Eagle News: Has there ever been a moment in your life where it was physically or emotionally daunting to perform a piece?
Navarro: I have experienced trouble on the emotional side. Beethoven has been a challenge for me because it portrays such a deep and reflective mood. It is a huge change from everything else in my set. It was an emotional challenge for me to understand Beethoven’s Sonata in E Major while communicating its message to others.
Eagle News: With whom do you hope to work after you graduate from the Bower School of Music/FGCU?
Navarro: I am planning to graduate from the Bower School of Music. I don’t know exactly where I am going to go but Dr. Baron and I are looking are browsing through multiple schools and teachers. I am also considering other schools outside the U.S. territory such as Europe for my masters. I have many options and I still have a year and half to figure it out. My main plan is to get a master’s and then a doctorate so it is likely that I will be in school for a long time!
Eagle News: Do you want to teach? Or do you want to perform for mass audiences?
Navarro: I want to play and teach. I like to perform, but I also think that teaching is a very enjoyable task because the teacher gets to explain his or her experiences to his or her students. I also think that it is important for me to be able to share my knowledge of music with my country because music is severely underappreciated in Peru. Peru has a few good music schools but the number of talented students far outweighs the teachers. I want to be able to go over there and help create a strong musical environment
Eagle News: Do you have any advice for aspiring pianists/musicians?

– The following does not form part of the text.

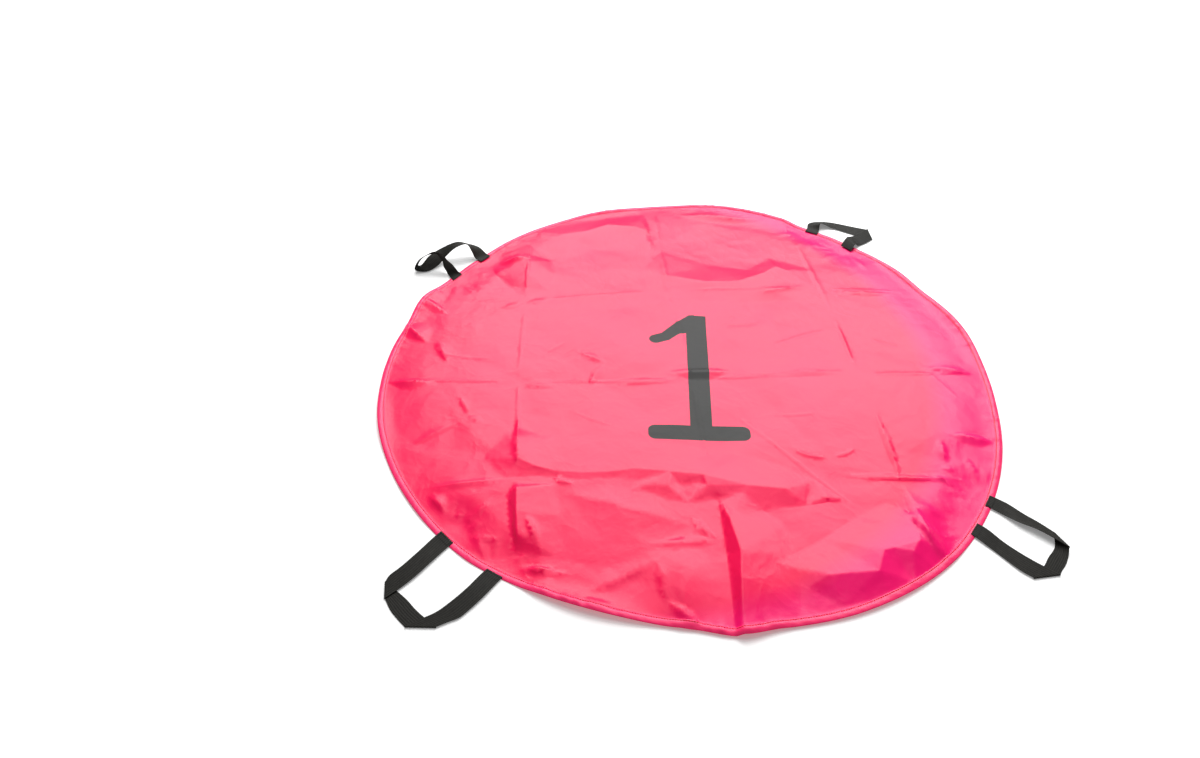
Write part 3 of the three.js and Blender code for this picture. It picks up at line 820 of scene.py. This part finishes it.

Navarro: Do your best, practice as much as you can and try your hardest to learn everything about the composer whose piece you are playing. Learn about that composer’s life so you can better understand what the piece is trying to communicate. You must be a player who knows how to compose and play multiple pieces. I also highly suggest that players understand the art, philosophy and writing behind the pieces.